The Clusters are now saved, and the color-coding is formally associated with the nodes. A Clustering Report provides a formal summary of the new Factors and their associated Manifest variables.

Note that we use the following terms interchangeably: “derived concept,” “unobserved latent variable,” “hidden cause,” and “extracted factor.”

The Classes icon in the lower right-hand corner of the window confirms that Classes have been created corresponding to the Factors. This concludes Step 2, and we formally close Variable Clustering via the stop icon on the extended toolbar.

Editing Factors

Beyond our choice with regard to the number of Clusters, we also have the option of using our domain knowledge to modify which Manifest Nodes belong to specific Factors. This can be done by right-clicking on the Graph Panel and selecting Edit Classes, and then Modify from the Contextual Menu. Alternatively, we can click the Classes icon . In our example, however, we show the Class Editor just for reference, as we keep all the original variable assignments in place.

Cluster Cross-Validation

We now examine the robustness of the identified factors, i.e., how these factors respond to changes in sampling. This is particularly important for studies that are regularly repeated with new data, e.g., annual customer satisfaction surveys. Inevitably, survey samples are going to be different between the years. As a result, machine learning will probably discover somewhat different structures each time and, therefore, identify different clusters of nodes. Therefore, it is important to distinguish between a sampling artifact and a substantive change in the joint probability distribution. In the context of our example, the latter would reveal a structural change in consumer behavior.

We start the validation process via Menu > Tools > Cross-Validation > Variable Clustering > Data Perturbation.

This brings up the dialogue box shown below.

These settings specify that BayesiaLab will learn 100 networks with EQ and perform Variable Clustering on each of them, all while maintaining the constraint of a maximum of 5 nodes per cluster without any attenuation of the perturbation. Upon completion, we obtain a report panel, from which we initially select Variable Clustering Report.

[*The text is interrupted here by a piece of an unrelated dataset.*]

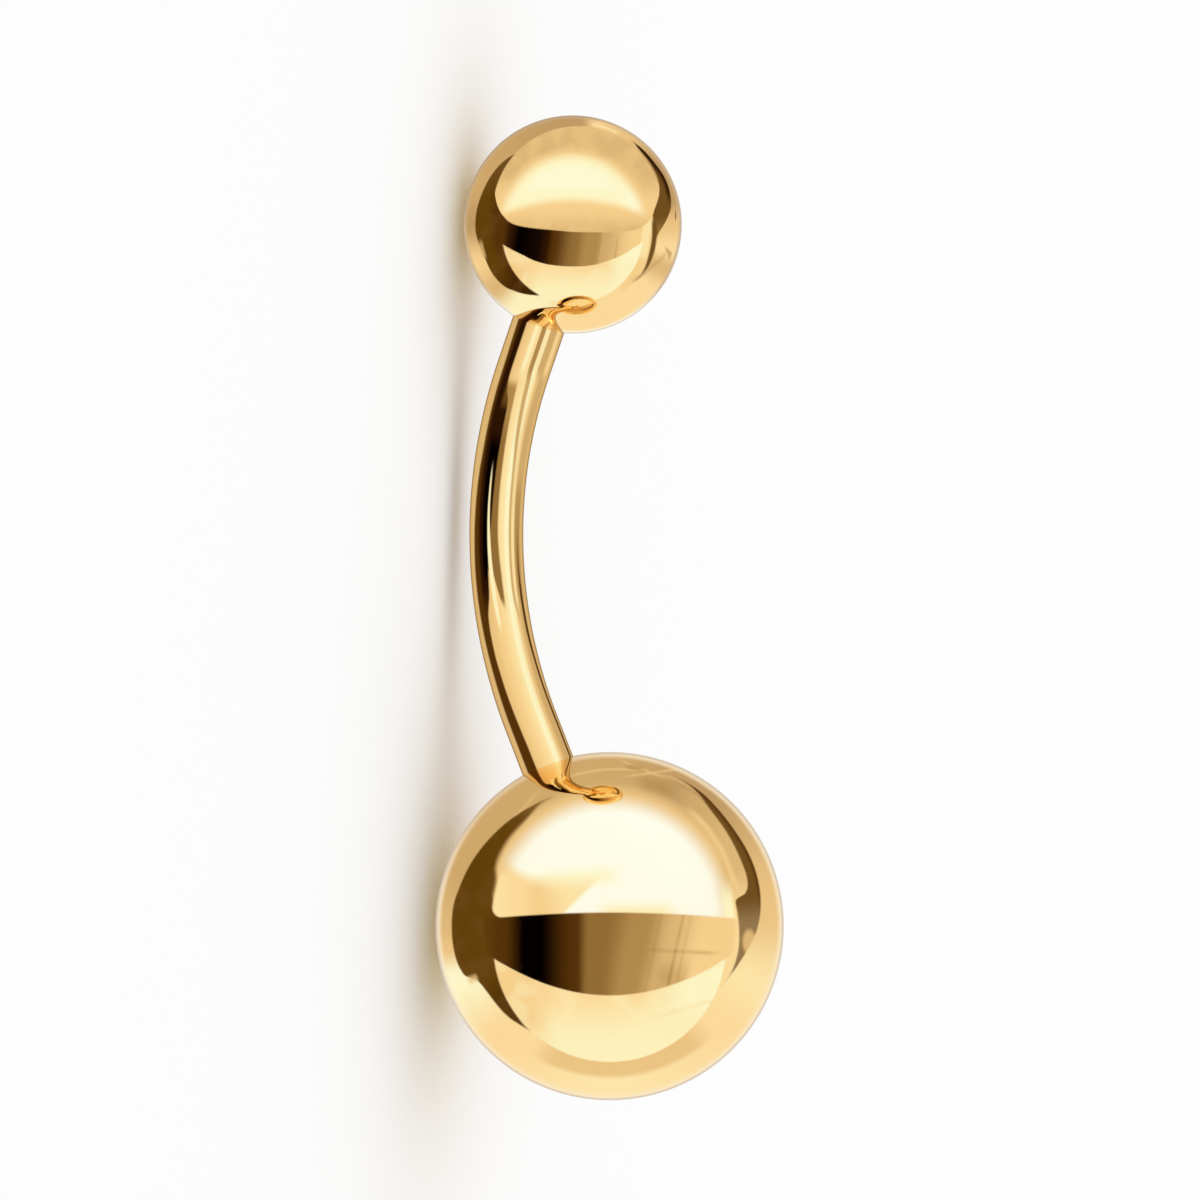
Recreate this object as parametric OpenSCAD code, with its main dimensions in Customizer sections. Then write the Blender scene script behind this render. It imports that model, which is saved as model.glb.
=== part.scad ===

The Variable Clustering Report consists primarily of two large tables. The first table in the report shows the cluster membership of each node in each network (only the first 12 columns are shown). Here, thanks to the colors, we can easily detect whether nodes remain clustered together between iterations or whether they “break up.”

The second table shows how frequently individual nodes are clustered together.

Clicking the Clustering Frequency Graph provides yet another visualization of the clustering patterns. The thickness of the lines is proportional to the frequency of nodes being in the same Cluster. Equally important for interpretation is the absence of lines between nodes. For instance, the absence of a line between Flowery and Modern says that they have never been clustered together in any of the 100 samples. If they were to cluster together in future iteration with new survey data, it would probably reflect a structural change in the market rather than a data sampling artifact.